BAD BRAINS: A BAND IN DC / USA (Directors: Benjamen Logan and Mandy Stein) SOUTHEAST PREMIERE
How did a bunch of black Rastafarians influence a generation of hardcore punks? That’s the mystery explored here. What the Sex Pistols were to English punk, Bad Brains were to American hardcore. At their early peak with songs like “Pay To Cum,” they were a four-man sledgehammer of sound—intense and musically complex, not to mention faster and louder than anything ever pressed to vinyl. Then they swerved hard, introducing booming reggae to the mix, creating a punk/reggae hybrid that inspired groups like the Beastie Boys, Living Colour, No Doubt, Fugazi, and Red Hot Chili Peppers. That should have been their payday. Instead, it launched a 30-year spiral of bad record deals, multiple break-ups, missed opportunities, and the ongoing mental illness of their eccentric lead singer. Despite it all, they continue to tour and record, outlasting many of their more successful acolytes. Using rare archival footage, band interviews, commentary from Henry Rollins, Ian MacKaye, Ric Ocasek, and Adam Yauch, plus original comic book-style animations to fill in the narrative gaps, co-directors Logan and Stein have created a rock-doc unlike any other about a band that was (and continues to be) unlike any other.
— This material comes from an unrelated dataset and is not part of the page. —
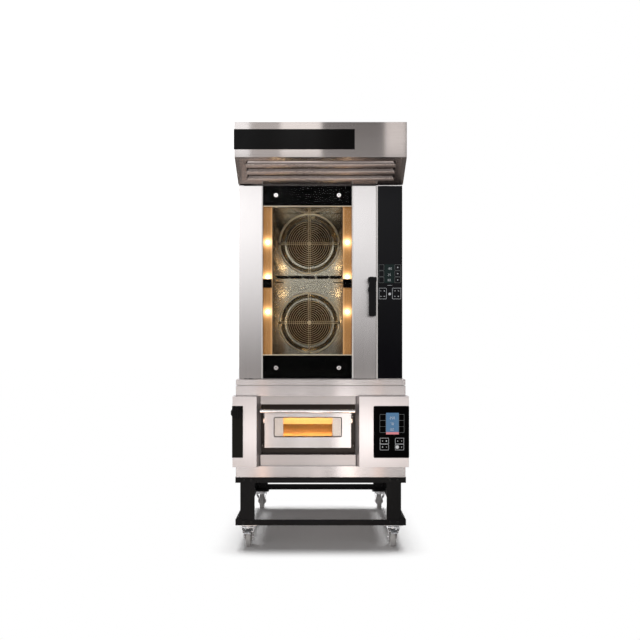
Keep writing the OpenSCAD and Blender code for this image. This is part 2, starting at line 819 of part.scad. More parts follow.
module deck_vent_duct() {
  x_wall = bay_x - chamber_w / 2 - sheet_t;
  color("#8d8a88") placed() {
    difference() {
      union() {
        rod_y(vent_r - pipe_step, shutter_y + 1 + slide_gap, body_d + cut, vent_x, vent_z);
        rod_y(vent_r, body_d, body_d + pipe_out, vent_x, vent_z);
        along_y(shutter_y + 6, shutter_y + 12) {
          translate([knob_x, knob_z]) circle(rod_r + 2.5);
          polygon([[knob_x - 4, knob_z - 4], [knob_x + 4, knob_z + 5], [vent_x + 4, vent_z + vent_r - 1],
            [vent_x - vent_r + 1, vent_z]]);
        }
      }
      rod_y(vent_r - vent_t, shutter_y, body_d + pipe_out + cut, vent_x, vent_z);
      rod_y(rod_r + run_gap, shutter_y, shutter_y + 20, knob_x, knob_z);
    }
    difference() {
      block(knob_x + 20, x_wall, duct_y[0], duct_y[1], duct_z[0], duct_z[1]);
      block(knob_x + 20 + duct_t, x_wall + cut, duct_y[0] + duct_t, duct_y[1] - duct_t,
        duct_z[0] + duct_t, duct_z[1] - duct_t);
      rod_y(vent_r - vent_t, duct_y[1] - 8, shutter_y, vent_x, vent_z);
    }
  }
}

module deck_control_glass() {
  x1 = deck_w / 2 + panel_lap;
  color("#101013") placed() along_y(deck_front - valve_plate_t, deck_front)
    rounded(x1 - touch_w, x1, valve_z0 - 1, valve_z1, 7);
}

// Oven
module oven_base() {
  x = plinth_w / 2;
  step_y = plinth_front + 4;
  groove_h = 4;
  groove_d = 8;
  wall = groove_d + 4;
  groove_z = base_z1 - groove_h;
  color("#b0a7a3") placed() difference() {
    union() {
      block(-x, x, plinth_front, plinth_back, base_z0, groove_z);
      block(-x + groove_d, x - groove_d, step_y + groove_d, plinth_back, groove_z - cut, base_z1 + cut);
      block(-x, x, step_y, plinth_back, base_z1, oven_z0);
    }
    block(-x + wall, x - wall, step_y + wall, plinth_back - 3, base_z0 - cut, oven_z0 - 3);
  }
}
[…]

BIG STAR: NOTHING CAN HURT ME / USA (Directors: Drew Denicola and Olivia Mori) SOUTHEAST PREMIERE
The history of rock and roll is littered with epic commercial failures, perhaps none more epic (or ironic) than Big Star. In the early-‘70s this Memphis combo created three quirky, brilliant albums that ranged from glorious Beatles-inspired rock to feedback-drenched folk songs. Stymied by miserable distribution and imploding record labels, the albums vanished and the band collapsed. But ever so slowly, their legend grew, fueled by people would stumble across their albums in bargain bins, fall in love, and pass the secret onto friends. Big Star fans were a cult society that included R.E.M., The Replacements, Wilco, The Flaming Lips, and many, many others. Now, decades later, all three albums are revered as masterpieces, listed among Rolling Stone’s “500 Greatest Albums of All Time,” and Big Star is cited as among the most influential bands ever, forefathers of the indie/alternative rock movement. Even so, their story has never been properly told until now. The beautiful NOTHING CAN HURT ME is an insightful and profoundly moving account of Big Star that’s absolutely worthy of their uncompromised legacy. Fans can rejoice. Everyone else should listen and learn about rock’s greatest cult phenomenon.